In the meanwhile I'm going to add more tests...

fge commented 10 years ago

@royclarkson, @briancavalier: any news?

royclarkson commented 10 years ago

@fge, sorry for the delay. I've done some simple tests, and the changes appear to be working in the refactored branch. I put together a basic app for testing. You can see the examples in the readme. Thanks!

https://github.com/royclarkson/test-json-patch

fge commented 10 years ago

@royclarkson OK, thanks a lot! For reporting the bug in the first place and for testing.

Thanks @rwatler for noticing the bug in my refactoring and for the explanation of where I went wrong.

I'll release 1.7 immediately with this bug fix, it is important enough.

briancavalier commented 10 years ago

@fge I've done a few limited tests as well, and it's been working great so far.

fge commented 10 years ago

@briancavalier OK, good to hear :)

1.7 has just been pushed to maven; it should be available soon.

@royclarkson I have noticed one thing in your test webapp: you use a plain ObjectMapper; you should be careful with that since it will not exactly do the right job with numeric instances.

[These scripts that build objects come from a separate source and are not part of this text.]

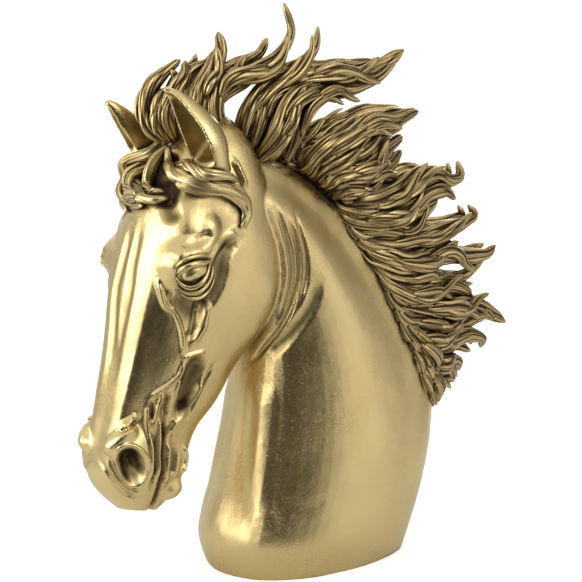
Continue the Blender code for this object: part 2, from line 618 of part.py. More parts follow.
def underside_cutter(cutters):
    """A block whose top is the plane the statue stands on."""
    mesh = bpy.data.meshes.new("underside cutter")
    block = bmesh.new()
    bmesh.ops.create_cube(block, size=0.4)
    bmesh.ops.translate(block, verts=block.verts, vec=(0, 0, -0.2))
    block.to_mesh(mesh)
    block.free()
    cutter = bpy.data.objects.new("underside cutter", mesh)
    cutter.hide_render = True
    cutter.display_type = "WIRE"
    cutters.objects.link(cutter)
    return cutter


def clear_scene():
    for old in list(bpy.data.objects):
        bpy.data.objects.remove(old)


def main():
    clear_scene()
    lofts = [head_rings(80, RING_POINTS), neck_rings(80, RING_POINTS)]
    lofts += [ear_rings(ear, 30, 40) for ear in EARS]
    skin = largest_body(fused(lofts, SKIN_VOXEL))
    tree = skin_tree(skin)
    paths = relief_paths(tree)
    carve(skin, paths)
    whole = largest_body(fused(hair_lofts(tree), WHOLE_VOXEL, skin))
    statue = bpy.data.objects.new("horse_head", largest_body(thinned(whole, paths)))
    statue.data.materials.append(gold())
    collection("horse_statue").objects.link(statue)
    cut = statue.modifiers.new("Flat underside", "BOOLEAN")
    cut.operation = "DIFFERENCE"
    cut.solver = "EXACT"
    cut.object = underside_cutter(collection("cutters"))
    return statue


if __name__ == "__main__":
    main()
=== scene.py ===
"""Horse head statue: the fine skin, mane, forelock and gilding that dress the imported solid."""

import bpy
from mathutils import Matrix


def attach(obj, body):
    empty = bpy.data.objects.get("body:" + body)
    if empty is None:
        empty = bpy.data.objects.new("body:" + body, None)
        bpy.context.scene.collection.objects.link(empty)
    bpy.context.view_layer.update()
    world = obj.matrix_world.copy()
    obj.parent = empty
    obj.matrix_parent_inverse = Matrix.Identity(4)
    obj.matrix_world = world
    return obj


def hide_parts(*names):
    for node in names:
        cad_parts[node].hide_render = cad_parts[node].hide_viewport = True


bl_info = {
    "name": "Horse head statue",
    "version": (1, 0, 0),
    "blender": (4, 5, 0),
    "location": "3D View > Sidebar > Statue",
    "description": "Builds a gilded horse head with a wind-blown mane round the packed solid",
    "category": "Add Mesh",
}

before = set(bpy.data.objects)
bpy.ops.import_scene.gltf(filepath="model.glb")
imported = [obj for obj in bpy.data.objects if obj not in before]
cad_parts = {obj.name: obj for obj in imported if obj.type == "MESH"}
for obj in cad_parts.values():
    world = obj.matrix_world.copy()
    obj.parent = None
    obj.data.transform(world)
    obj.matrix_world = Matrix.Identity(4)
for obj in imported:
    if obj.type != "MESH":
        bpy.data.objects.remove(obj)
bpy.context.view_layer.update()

import math
import random
from contextlib import contextmanager
from functools import cache

import bmesh
import bpy
import numpy as np
from bpy.props import FloatProperty, FloatVectorProperty, IntProperty, PointerProperty
from mathutils import Matrix, Vector, noise
from mathutils.bvhtree import BVHTree

UNITS_TALL = 414.0
HEIGHT = 0.420
UNIT = HEIGHT / UNITS_TALL

# Lengths are in model units where no unit is given. Angles are in degrees, but in radians for the fan of
# directions and the eyeball.

# How many rings the head and the neck have, with the points of each ring, and the same for an ear.
SKIN_RINGS = 110
RING_POINTS = 56
EAR_RINGS = 44
EAR_POINTS = 60
# Thickness of an ear's wall, half the angle that its front stays open, and how much the opening faces
# outwards for each unit that it faces forwards.
EAR_WALL = 3.6
EAR_GAP = 62.0
EAR_TURN = 0.12
# Grain of the skin that locks and eyes are laid on.
COARSE_VOXEL = 1.6
# Relief narrower than this reach is made deeper this many times.
FINE_REACH = 4.2
FINE_LIFT = 1.5
# Share of a long line of relief over which it fades at each end, down to the same share of its lift.
RELIEF_ENDS = 0.15
# Distance between the places where a line of relief is read.
RELIEF_STEP = 1.5
# Thinning of the skin: how near a line of relief it keeps more triangles, how much plain skin and relief
# are thinned, and how strongly that counts.
RELIEF_MARGIN = 6
PLAIN_WEIGHT = 1.0
RELIEF_WEIGHT = 0.5
RELIEF_KEPT = 0.02
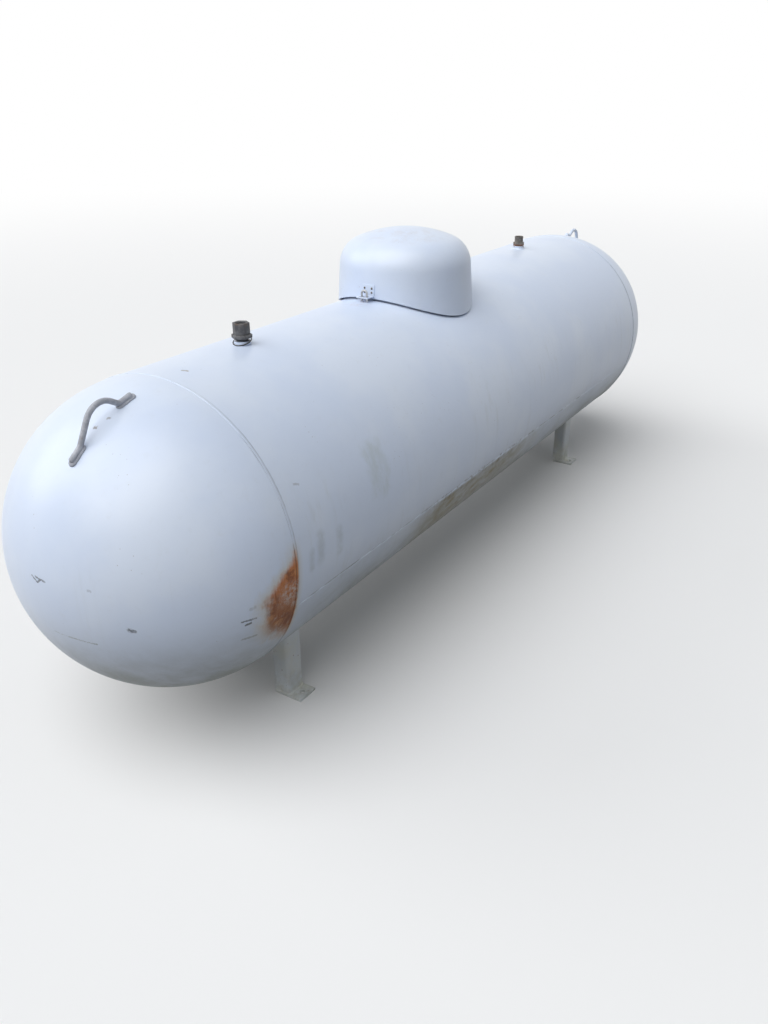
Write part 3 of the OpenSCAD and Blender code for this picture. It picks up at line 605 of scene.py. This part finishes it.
def hex_block(bm, flats, low, high, edge, place=None):
    """A hexagon bar with its edges broken, in millimetres."""
    corner_r = flats * MM / sqrt(3)
    shape = make_bar(6, corner_r, corner_r, (high - low) * MM)
    bmesh.ops.transform(shape, matrix=at(0, 0, (low + high) / 2 * MM) @ tilt(30, "Z"), verts=shape.verts)
    break_edges(shape, shape.edges[:], edge * MM)
    join(bm, shape, place)


def thread(radius, low, high, pitch, depth):
    """Profile points of a screwed length, from low to high."""
    count = max(2, int(round((high - low) / pitch)))
    step = (high - low) / count
    points = []
    for k in range(count):
        z = low + k * step
        points += [(radius - depth, z), (radius, z + step * 0.35), (radius, z + step * 0.65)]
    return points + [(radius - depth, high)]


def resample(path, spacing, closed):
    """Evenly spaced points along a path of Vectors."""
    if closed:
        path = path + path[:1]
    gaps = [(b - a).length for a, b in zip(path, path[1:])]
    count = max(3, int(round(sum(gaps) / spacing)))
    spots, walked, leg = [], 0.0, 0
    for k in range(count + (0 if closed else 1)):
        target = sum(gaps) * k / count
        while leg < len(gaps) - 1 and walked + gaps[leg] < target:
            walked += gaps[leg]
            leg += 1
        spots.append(path[leg].lerp(path[leg + 1], min(1.0, (target - walked) / gaps[leg])))
    return spots


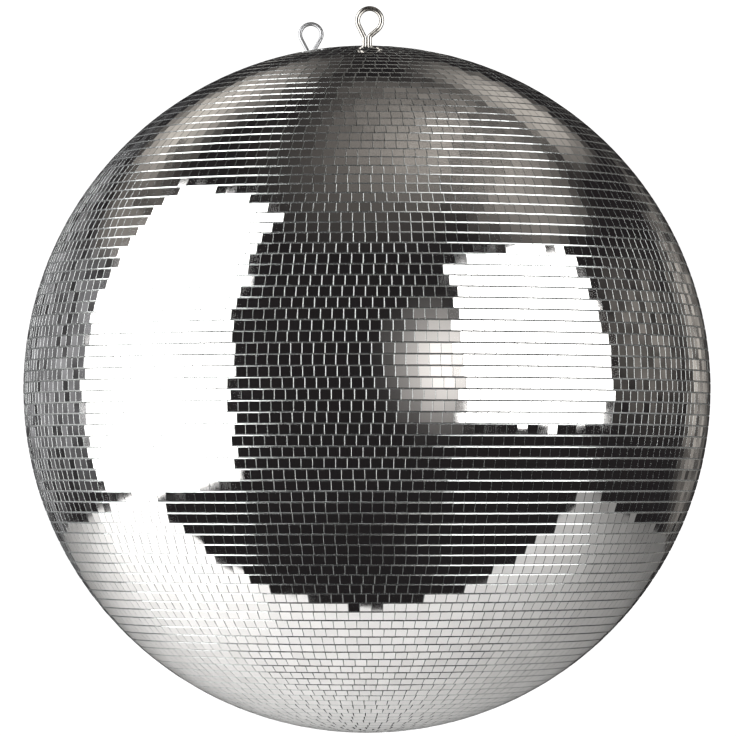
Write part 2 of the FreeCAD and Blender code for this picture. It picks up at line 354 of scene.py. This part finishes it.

By default, floating point values are deserialized as doubles. In fact, this is not much of a problem if the data is serialized with JavaScript in the first place since it can't do better than that, but if the JSON is sent as text, you may have surprises in test operations; I use DeserializationFeature.USE_BIGDECIMAL_FOR_FLOATS in JsonPatch.fromJson().

royclarkson commented 10 years ago

Ah, I see. Thanks for the warning. I'm actually not using that ObjectMapper in the test app. I added it before I realized I didn't need it. But.. internally to Spring MVC, I'm not sure how the ObjectMapper is configured for deserialization. I'll keep that in mind if we encounter any issues.

fge commented 10 years ago

@royclarkson OK, I was a little too tired. .fromJson() obviously doesn't do that. But all my mappers are configured using it.

Anyway, can you tell me when you've pulled 1.7 so that the issue can be closed?

royclarkson commented 10 years ago

I've updated to 1.7 and it's working as expected. Thanks again!